1. Resonia shall perform the identified tasks in Finland as set out in the Customer’s separate mandate.
2. The client must provide in good time all information and documents relating to the execution of the mandate. Resonia shall not be liable for any damage or loss of rights resulting from documents submitted too late or from incorrect, unclear or incomplete information or documents.
3. Resonia shall reimburse the Customer for the expenses paid by the other party, provided that the Customer has paid these expenses to Resonia.


Resonia and the Customer undertake to comply with the applicable data protection legislation in connection with the services under the Cooperation Agreement, including in particular the General Data Protection Regulation ((EU) 2016/679) of the European Union as of its application from 25 May 2018. The data protection legislation defines the roles of the parties involved in the processing of personal data. The controller is the entity that determines the purposes and means of the processing of personal data. A processor processes personal data on behalf of the controller.


Both parties act as independent data controllers. The Parties undertake to process the personal data subject to the register in connection with this cooperation agreement in accordance with the applicable legislation. The Parties shall implement appropriate technical and organisational safeguards to ensure the security of the processing of personal data.

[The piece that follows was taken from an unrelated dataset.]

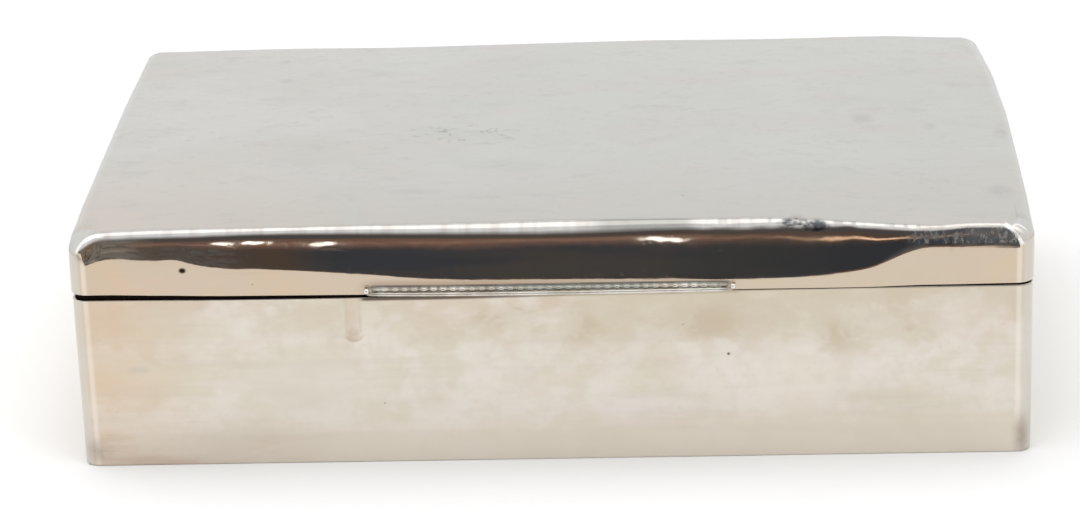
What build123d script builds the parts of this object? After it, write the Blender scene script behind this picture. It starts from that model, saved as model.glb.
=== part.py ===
from build123d import *

import math
import os

# Silver table chest for flatware: a shallow rectangular case of silver sheet, with a crowned lid
# on a long knuckled joint at the back and a slim beaded thumb piece at the front. Cedar boards
# line both halves, cloth-covered panels line the well, and two notched racks hold the flatware.
# Millimetres. X runs along the length, -Y is the front, +Z is up.
# The origin is the middle of the case's footprint, on the table.

# Case
CASE_LENGTH = 260.0
CASE_DEPTH = 160.0
BODY_HEIGHT = 49.0
SHEET = 0.9
CORNER_R = 4.0
FOOT_EDGE_R = 0.5
RIM_EDGE_R = 0.25
BASE_PLATE = 0.9
BASE_FELT = 1.2
FIT = 0.1  # between the sheet and what stands inside it

# Lid
SEAM_GAP = 0.3
LID_HEIGHT = 19.2  # from the lid's rim to the ends of its top
LID_CROWN = 1.5  # the top is arched along its length, this much above its ends
LID_EDGE_R = 3.8
ROUNDING_MARGIN = 0.2  # the top edge is rounded this much tighter than the upright corners
LID_OVERHANG = 0.3  # past the case, at the front and the sides
MAX_OPENING = 98.0  # degrees

# Cedar lining
FLOOR_BOARD = 3.0
LINING = 3.5
LIP = 2.5  # height of the lining above the case's rim
LIP_GAP = 0.4  # between the lip and the lid's frame
LID_FRAME = 3.0
LID_BOARD = 2.5
LID_BOARD_GAP = 0.3  # under the sheet, at the ends of the top

# Cloth-covered panels, padded lid panel and racks
FLOOR_PANEL = 1.5
WALL_PANEL = 1.2
WALL_PANEL_DROP = 1.0  # below the case's rim
LID_PAD = 4.0
LID_PAD_EDGE_R = 1.5
SOFT_GAP = 0.3
RACK_THICKNESS = 9.0
RACK_HEIGHT = 30.0
RACK_SPACING = 112.0
RACK_NOTCHES = 5
NOTCH_WIDTH = 18.0
NOTCH_DEPTH = 21.0
NOTCH_FLOOR_R = 4.0
NOTCH_MOUTH_R = 2.0
RACK_EDGE_R = 0.8

# Joint at the back
HINGE_LENGTH = 216.0
KNUCKLES = 9
KNUCKLE_R = 1.25
KNUCKLE_GAP = 0.2
PIN_R = 0.6
PIN_CLEARANCE = 0.05
PIN_HEAD_R = 1.0
PIN_HEAD = 0.5
CHANNEL_CLEARANCE = 0.3
SEAT_CLEARANCE = 0.02  # between a knuckle's foot and the channel it is soldered into
BEARER_REACH = 2.9  # from the pin's axis to the bearer's nose
BEARER_DROP = 5.0  # from the pin's axis to the bearer's far edge
BEARER_START = 0.8  # from the pin's axis to the bearer's near edge
STOP_MARGIN = 0.5  # degrees between the bearers when the lid is fully open

# Thumb piece
THUMB_LENGTH = 101.0
THUMB_STRIP = 0.3
THUMB_HEIGHT = 2.9
RAIL_HEIGHT = 1.5
RAIL_DEPTH = 1.5  # at its ends
RAIL_BOW = 0.8  # further out at its middle
RAIL_NOSE_R = 0.6
BEAD_R = 0.55
REEL_R = 0.38
BEAD_PITCH = 2.6
BEADING_INSET = 3.4  # from each end of the thumb piece
END_BALL_R = 0.9
BALL_GAP = 0.05
STRIP_TIP_R = 0.8

# Levels and inner sizes that follow
PLATE_BOTTOM = BASE_FELT
BOARD_BOTTOM = PLATE_BOTTOM + BASE_PLATE
LINING_BOTTOM = BOARD_BOTTOM + FLOOR_BOARD
LINING_TOP = BODY_HEIGHT + LIP
PANEL_TOP = LINING_BOTTOM + FLOOR_PANEL
INSIDE_LENGTH = CASE_LENGTH - 2 * SHEET
INSIDE_DEPTH = CASE_DEPTH - 2 * SHEET
LINED_LENGTH = INSIDE_LENGTH - 2 * FIT
LINED_DEPTH = INSIDE_DEPTH - 2 * FIT
LINED_CORNER = CORNER_R - SHEET - FIT
WELL_LENGTH = LINED_LENGTH - 2 * LINING
WELL_DEPTH = LINED_DEPTH - 2 * LINING
PANELLED_DEPTH = WELL_DEPTH - 2 * WALL_PANEL
LID_RIM = BODY_HEIGHT + SEAM_GAP
LID_CORNER_TOP = LID_RIM + LID_HEIGHT
LID_LENGTH = CASE_LENGTH + 2 * LID_OVERHANG
LID_DEPTH = CASE_DEPTH + LID_OVERHANG
LID_CENTRE_Y = -LID_OVERHANG / 2
LID_FRONT_Y = LID_CENTRE_Y - LID_DEPTH / 2
LID_FRAME_BOTTOM = LINING_TOP + LIP_GAP
LID_FRAME_TOP = LID_CORNER_TOP - max(LID_EDGE_R, SHEET + LID_BOARD_GAP + LID_BOARD)
LID_BOARD_INSET = LID_EDGE_R - SHEET
LID_FRAME_LENGTH = LID_LENGTH - 2 * SHEET - 2 * FIT
LID_FRAME_DEPTH = LID_DEPTH - 2 * SHEET - 2 * FIT
CHANNEL_R = KNUCKLE_R + CHANNEL_CLEARANCE
HINGE_Y = CASE_DEPTH / 2 + CHANNEL_R
HINGE_Z = BODY_HEIGHT + SEAM_GAP / 2
BEARER_ANGLE = (MAX_OPENING + STOP_MARGIN) / 2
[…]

Each Party undertakes to keep the personal data received from the other Party confidential and secret and to inform all parties involved in the processing of such personal data of the confidential nature of such personal data. The Parties shall ensure that all persons involved in the processing of such personal data have signed an appropriate confidentiality agreement and/or are otherwise bound by confidentiality obligations. However, the above confidentiality obligation shall not apply where a Party has a legal obligation or right to disclose information.